-------- DATASET ENTRIES

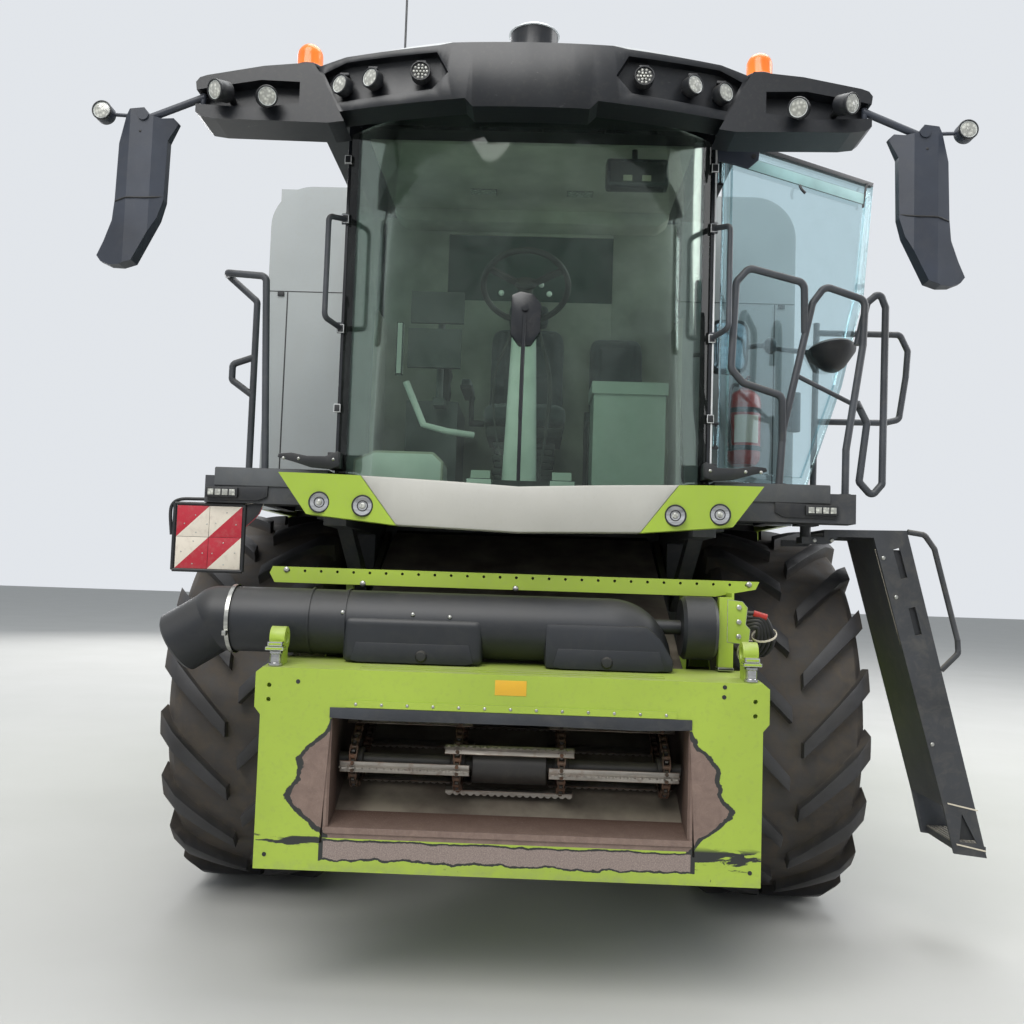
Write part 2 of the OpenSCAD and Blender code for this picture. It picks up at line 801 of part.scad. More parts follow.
module dust_duct() {
  y = -1440;
  z = 1443;
  // Intake box with a rounded front shoulder, from the frame's top plate up
  box = [
    [-1580, 1286.4], [-1580, 1400], [-1500, 1400], [-1500, 1480],
    [-1400, 1480], [-1400, 1298.4], [-1440, 1296.3]
  ];
  color(dark) {
    bar_x(-1240, 560, y, z, 270);
    translate([-1240, y, z])
      sphere(d = 270, $fn = 64);
    rod([-1240, y, z], [-1420, y, 1330], 262);
    // Clamp bands, the ribbed drum and its shaft
    for (x = [-1180, -850, -700])
      bar_x(x, x + 14, y, z, 282);
    for (x = [700 : 24 : 820])
      bar_x(x, x + 10, y, 1468, 262);
    bar_x(690, 833, y, 1468, 246);
    bar_x(540, 700, y, 1468, 60);
    side_plate(-690, -130, box);
    bar_x(-690, -130, -1500, 1400, 160);
    intersection() {
      union() {
        side_plate(130, 640, box);
        bar_x(130, 640, -1500, 1400, 160);
      }
      front_plate(-1600, -1390, [[130, 1280], [640, 1280], [640, 1390], [540, 1480], [130, 1480]]);
    }
  }
}

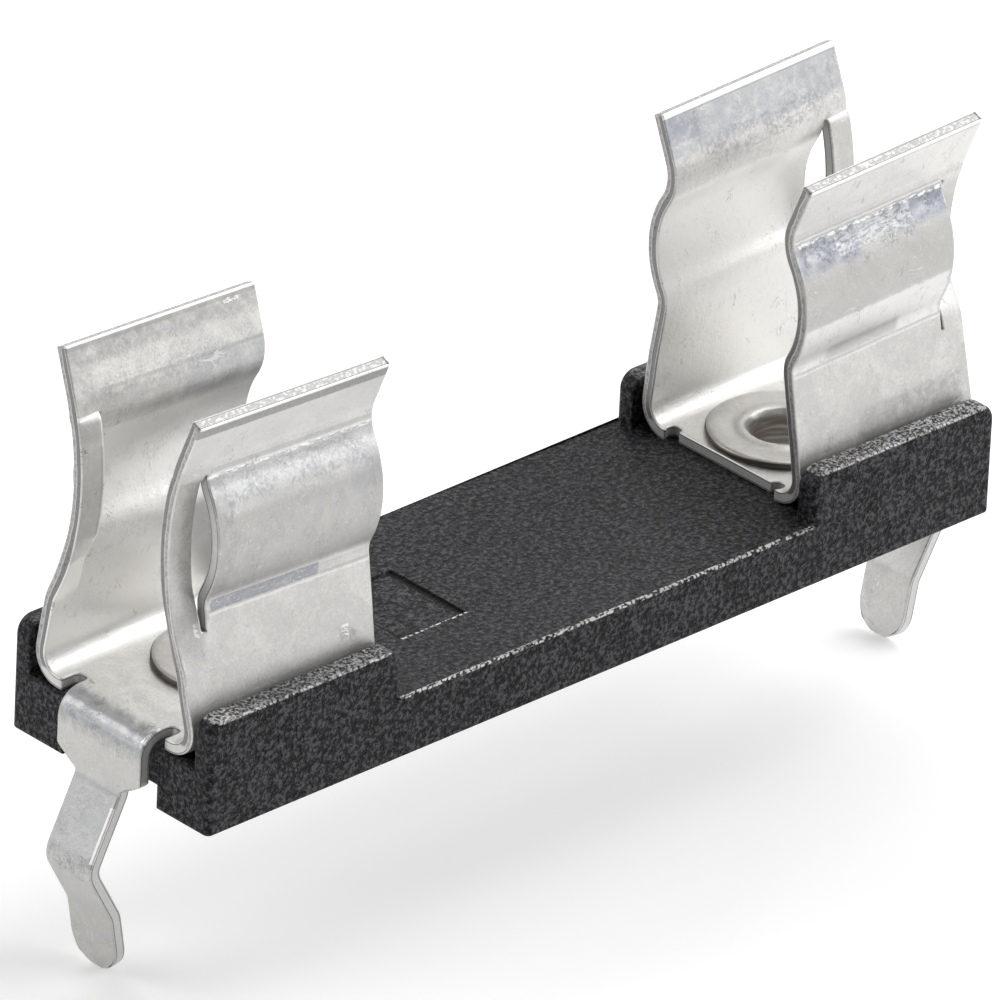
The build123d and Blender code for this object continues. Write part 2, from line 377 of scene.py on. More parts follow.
def clipSections(form):
    # the seat's section and the stop strip's section share the floor, the foot and the lead-in:
    # neck circles touch the seat's circle and stand in from it by their bite
    sheet, depth = form["sheet"], form["sheet"] / 2
    lead, lean = form["leadAngle"], form["heelAngle"]
    seat = np.array([0.0, form["seatHeight"]])

    def neck(bite, radius, direction):
        across = form["seatRadius"] - bite + radius
        rise = np.sqrt((form["seatRadius"] + radius) ** 2 - across ** 2)
        return np.array([across, form["seatHeight"] + direction * rise])

    throat = neck(form["throatBite"], form["throatRadius"], 1)
    heel = neck(form["heelBite"], form["heelRadius"], -1)
    slitTop = spot(throat, form["throatRadius"], 180 - lead)
    leadRun = (throat[1] + form["leadHeight"] - slitTop[1]) / np.cos(np.radians(lead))
    top = spot(slitTop, leadRun, 90 - lead)
    heelFoot = spot(heel, form["heelRadius"], 180 + lean)
    footRun = (heelFoot[1] - sheet) / np.cos(np.radians(lean))
    corner = spot(heelFoot, -footRun, 90 + lean)
    foot = cornerBend((0, sheet), corner, heelFoot, form["footRadius"], sheet)

    stopRadius = form["throatRadius"] + form["stopBite"] / (1 - np.cos(np.radians(lead)))
    stop = spot(slitTop, -stopRadius, 180 - lead)
    away = np.array([np.cos(np.radians(lean)), np.sin(np.radians(lean))])
    reach = form["stopBlend"] + (stop - heelFoot) @ away
    swing = lean + np.degrees(np.arccos(reach / (stopRadius + form["stopBlend"])))
    blend = spot(stop, -(stopRadius + form["stopBlend"]), swing)

    toHeel, toThroat = headingTo(seat, heel), headingTo(seat, throat)
    begin = (0, depth)
    end = spot(top, depth, -lead)
    overSeat = bentPath(begin, [
        foot,
        (heel, form["heelRadius"], 180 + lean, 180 + toHeel),
        (seat, form["seatRadius"], toHeel, toThroat),
        (throat, form["throatRadius"], 180 + toThroat, 180 - lead),
    ], end, depth)
    overStop = bentPath(begin, [
        foot,
        (blend, form["stopBlend"], lean, swing),
        (stop, stopRadius, 180 + swing, 180 - lead),
    ], end, depth)

    # how far along the sheet each bend starts and ends, and where the slit lies
    run = overSeat[1]
    starts = 1 + bendSteps * np.arange(4)       # where each of the four bends starts in the run
    ends = starts + bendSteps - 1
    rising = overSeat[0][ends[0]:, 1]
    stripFoot = spot(blend, form["stopBlend"], lean)[1] + form["slitLift"]
    slitTop = slitTop[1] - form["slitDrop"]
    return {
        "overSeat": overSeat,
        "overStop": overStop,
        "footStart": run[starts[0]],
        "footEnd": run[ends[0]],
        "slitLow": np.interp(stripFoot, rising, run[ends[0]:]),
        "slitHigh": np.interp(slitTop, rising, run[ends[0]:]),
        "heelStart": run[starts[1]],
        "heelEnd": run[ends[1]],
        "throatStart": run[starts[3]],
        "leadStart": run[ends[3]],
        "top": run[-1],
    }


def tongueSection(form):
    # the floor's end goes over the end of the base, down, and on as a leg with three kinks
    face, reach = form["tongueFace"], form["crestReach"]
    corners = [
        (form["stopFace"], form["sheet"]),
        (face, form["sheet"]),
        (face, form["kink"]),
        (face + reach, form["crest"]),
        (face + reach - form["kneeReturn"], form["knee"]),
        (face + reach - form["kneeReturn"] - form["tipReturn"], form["tip"]),
    ]
    bends = [cornerBend(*corners[i:i + 3], form["bendRadius"], form["sheet"]) for i in range(4)]
    depth = form["sheet"] / 2
    begin = (form["stopFace"], form["sheet"] - depth)
    end = spot(corners[-1], depth, headingTo(corners[-2], corners[-1]) - 90)
    return bentPath(begin, bends, end, depth)


def snapToRound(flat, edge, centre, radius, low, high):
    # edge points near a round cut-out, within low and high along the clip, move onto its circle
    away = flat - np.array(centre)
    far = np.linalg.norm(away, axis=-1)
    near = edge & (abs(far - radius) < 0.06) & (flat[..., 0] > low) & (flat[..., 0] < high)
    moved = centre + away * (radius / np.maximum(far, 1e-9))[..., None]
    return np.where(near[..., None], moved, flat)


def smooth(x):      # 0 below 0, 1 above 1, and 3 x^2 - 2 x^3 between
    x = np.clip(x, 0, 1)
    return x * x * (3 - 2 * x)


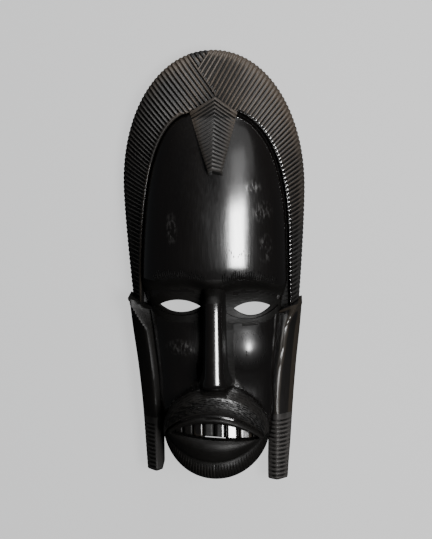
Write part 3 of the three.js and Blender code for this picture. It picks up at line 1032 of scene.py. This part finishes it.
def goatee_paths():
    paths = []
    chance = random.Random(5)
    for i in range(BEARD_STROKES):
        angle = math.radians(lerp(-168, -10, (i + 0.5) / BEARD_STROKES))
        start, end = 5.25 + chance.uniform(0, 0.2), 7.75 + chance.uniform(-0.25, 0.1)
        paths.append(lambda t, a=angle, s=start, e=end: muzzle_point(lerp(s, e, (t + 1) / 2), a))
    return paths


def moustache_paths(first):
    """Every other row of the moustache, because strokes of one kind must not touch."""
    paths = []
    chance = random.Random(11 + first)
    for row in range(first, 12, 2):
        ring = 5.3 + 0.2 * row
        angle = 14 + 4 * (row % 3)
        while angle < 162:
            span = chance.uniform(6, 13)
            tilt = chance.uniform(-0.05, 0.08)
            ends = math.radians(angle), math.radians(angle + span)
            paths.append(lambda t, r=ring, w=tilt, e=ends: muzzle_point(r + w * t, lerp(*e, (t + 1) / 2)))
            angle += span + chance.uniform(1, 3)
    return paths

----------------

WHAT IS REQUIRED: Your task is to pick out every line with the string "parts" and copy it.

RESPONSE:
Write part 2 of the OpenSCAD and Blender code for this picture. It picks up at line 801 of part.scad. More parts follow.
The build123d and Blender code for this object continues. Write part 2, from line 377 of scene.py on. More parts follow.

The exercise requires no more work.